With his advanced telescopes Huygens discovered 1655 the Saturnian moon Titan, which was thought to be the biggest moon within the solar system for a long time. Today its known that the real diameter of Titan with ca. 5200 kilometer is somewhat smaller than the diameter of the Jovian moon Ganymede with ca. 5400 kilometer. After the discovery of the Galileian moons around Jupiter Titan was the second discovery of satellites around a planet. It has a dense atmosphere of methane and ammonia, which is responsible for an apparently larger size and for the reddish color.

At that same time Huygens was examining the Saturnian rings, which were an open phenomenon out of the time of the discovery by Galilei. Huygens presented the correct explanation for the rings in 1656. They are angled by 27 degrees to the Saturnian orbit, and therefore from Earth they are seen half a Saturnian year with their North side and half a Saturnian year with their South side, while the additional angle of the Saturnian orbit to the ecliptic makes some complex transitions possible.
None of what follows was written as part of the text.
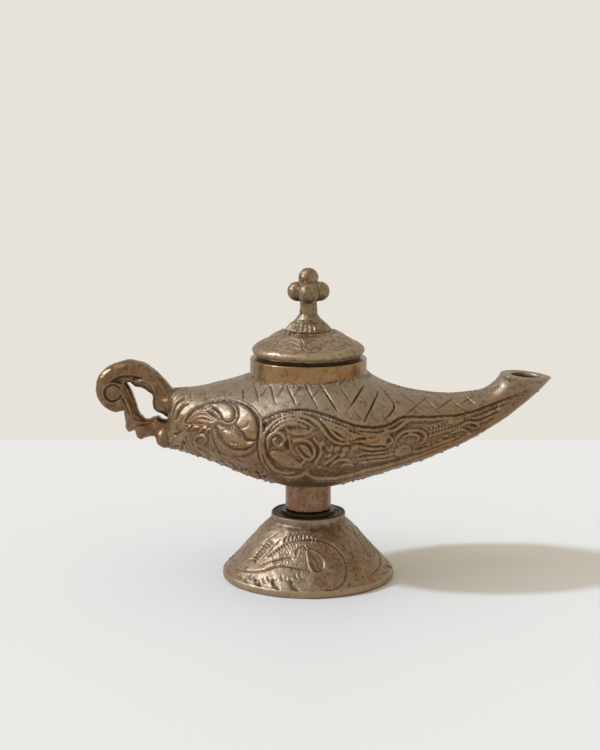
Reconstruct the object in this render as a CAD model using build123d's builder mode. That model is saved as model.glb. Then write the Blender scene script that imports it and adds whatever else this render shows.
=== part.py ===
from build123d import *
import os

# Genie oil lamp of cast brass: a hollow foot, a turned stem, a boat-shaped bowl cast in two halves
# that carry the spout, a turned collar, a scroll handle and a lift-off lid with its finial.
# Millimetres. The origin is the centre of the foot's underside, +Z is up and +X runs to the spout.

# Bowl and spout
spout_reach = 101.3
back_reach = 60.3
bowl_half_width = 38.0
bowl_rise = 54.2
bowl_wall = 2.2
wick_hole_radius = 6.2
wick_hole_depth = 6.0
ornament_height = 0.6
ornament_root = 1.1

# Collar
collar_radius = 24.3
collar_bore_radius = 20.2
collar_seat_drop = 8.0
collar_height = 7.8
collar_edge = 0.5
neck_boss_wall = 2.6
neck_boss_depth = 5.0

# Lid and its locating sleeve
lid_radius = 23.4
lid_rise = 10.0
lid_wall = 1.9
lid_gap = 1.4
sleeve_wall = 1.8
sleeve_depth = 6.2
sleeve_flange = 1.6
sliding_fit = 0.25

# Finial and its nut
finial_height = 26.1
finial_flare_radius = 9.3
finial_neck_radius = 3.4
finial_ball_radius = 4.05
finial_ball_count = 4
finial_stud_radius = 2.0
finial_nut_width = 7.0
finial_nut_height = 3.2

# Stem and its seat
stem_radius = 9.6
stem_height = 12.7
stem_edge = 0.8
stem_seat_depth = 2.0
stem_pad_radius = 13.0
stem_pad_height = 2.8
seat_washer_radius = 11.4
seat_washer_thickness = 2.3

# Foot
foot_radius = 36.2
foot_rim_height = 3.6
foot_rim_edge = 1.5
foot_height = 27.7
foot_floor = 2.8
foot_ceiling_radius = 11.0
foot_sole_width = 3.0
cup_radius = 15.6
cup_wall = 1.6
cup_height = 3.6
cup_step = 0.7
cup_depth = 1.3

# Foot screw
screw_radius = 2.5
screw_depth = 8.0
screw_head_width = 8.0
screw_head_height = 3.5
screw_washer_radius = 6.0
screw_washer_thickness = 1.2
drill_point = 1.0

# Handle
handle_length = 31.7
handle_rise = 12.0
handle_thickness = 9.0
handle_arch_edge = 3.0
handle_gap_edge = 0.8
volute_radius = 4.3
volute_groove = 0.9
volute_groove_depth = 0.8

# Fits shared by all pieces: a brazed or threaded joint, and a plain hole round a shank.
close_fit = 0.05
clearance_fit = 0.3
# Every cut runs this far past the faces that it opens.
overrun = 5.0

# Heights up the lamp. The washer lies in the foot's cup, the stem stands on it and reaches into the
# bowl's pad, and the collar's seat is cut this far below the crown of the bowl's tallest rib.
cup_floor = foot_height - cup_depth
stem_base = cup_floor + seat_washer_thickness
stem_seat_height = stem_base + stem_height
bowl_base_height = stem_seat_height - stem_seat_depth
collar_seat_height = bowl_base_height + bowl_rise - collar_seat_drop

# Each row is one rib of the bowl, from the handle to the mouth: the X and Z of its crown, the X and Z
# of its keel, its half width, the place of its widest point from crown to keel, and how full its
# upper and lower quarters are, where 0.55 is a plain ellipse.
rib_shares = [
    (-0.945, 0.755, -1.000, 0.300, 0.235, 0.50, 0.60, 0.60),
    (-0.796, 0.763, -0.829, 0.257, 0.434, 0.50, 0.58, 0.58),
    (-0.597, 0.805, -0.614, 0.179, 0.684, 0.50, 0.56, 0.56),
    (-0.398, 0.868, -0.398, 0.087, 0.868, 0.51, 0.55, 0.55),
    (-0.166, 0.971, -0.166, 0.015, 0.974, 0.53, 0.55, 0.55),
    (0.040, 1.000, 0.040, 0.000, 1.000, 0.54, 0.55, 0.55),
    (0.178, 0.952, 0.188, 0.050, 0.947, 0.53, 0.55, 0.55),
    (0.296, 0.818, 0.316, 0.119, 0.816, 0.50, 0.55, 0.55),
    (0.415, 0.747, 0.444, 0.190, 0.632, 0.48, 0.55, 0.55),
    (0.533, 0.716, 0.582, 0.288, 0.461, 0.46, 0.55, 0.55),
    (0.642, 0.721, 0.701, 0.391, 0.337, 0.45, 0.55, 0.55),
    (0.721, 0.752, 0.805, 0.513, 0.258, 0.45, 0.55, 0.55),
    (0.762, 0.803, 0.888, 0.635, 0.237, 0.46, 0.55, 0.53),
    (0.782, 0.845, 0.953, 0.742, 0.250, 0.44, 0.56, 0.48),
    (0.790, 0.871, 1.000, 0.840, 0.276, 0.42, 0.58, 0.42),
]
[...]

At the time around a transition the rings seem to dissapear, because in correlation to their huge diameter of ca. 280,000 kilometer—without G- and E-ring—they are extremely thin: the thickness of the rings varies from ten to fourhundred meter.

The rings are no solid objects. This fact is a deduction of the Keplerian laws. To be stable for decades and centuries the rings had to rotate and therefore stationary gas or liquids are not the material of them. At the outer edge the rotation speed of the rings are 16 and at the inner edge 21 kilometer per second(!). A solid object would chatter because of the speed differences, calculatable with the Keplerian laws. Huygens also discovered that the rings have no connections to the Saturnian body. He recorded his observations about Saturn in 1659 in his work “Systema Saturnium.”

Like Galilei before, Huygens was pointing his telescopes to nearly anything the sky presented him. He discovered the difference of polar and equatorial diameter of Jupiter, made a first map of Mars, calculated the Martian day to ca. 24 hours because of the movement of surface marks on the red planet, he proposed that Venus is covered by clouds, and he resolved the inner region of the Orion nebula and mapped the stars within. This brightest part of the nebula therefor is called Huygens region after him. He also discovered several other interstellar nebular and many double stars.

While his mathematical studies Huygens created a complete theory about the game of dice, which was published by his mathematics teacher Frans van Schooten (1615-1660) in 1657 as “De ludo aleae.” With this Huygens is known as the founder of the theory of probabilistics. Although principially the pendulum clock was invented by Galilei and da Vinci already, Huygens was the first who worked out the practical problems of such a chronometer and let build many different clocks of that type. He also invented the clock with spiral spring or cycloid pendulum, which enables a more precise time measurement and helped to determine the longitude on sea. His inventions on chronometer he wrote down until 1673 in his book “Horologium oscillatorium”.

In 1660 Huygens travelled to England. And in 1663 he was admitted as a member of honor at the British Royal Society. Toward 1666 he travelled to Paris, where he was teaching at the university since 1681. Here he also made observations together with Giovanni Domenico Cassini at the 1672 finished observatory of Paris. After a serious illness he returned to Den Haag to the families house of Hofwijck. Briefly before his dead he wrote the book “The Discovery of Celestial Worlds: Theories about Inhabitants, Plants, and Products of Planetary Worlds” where he speculated about life not only on planets of the Sun, but also about life on worlds of other stars. Huygens died on June 8th, 1695 at the early age of 66 years-old in Den Haag. A life worth living as his was has to be known.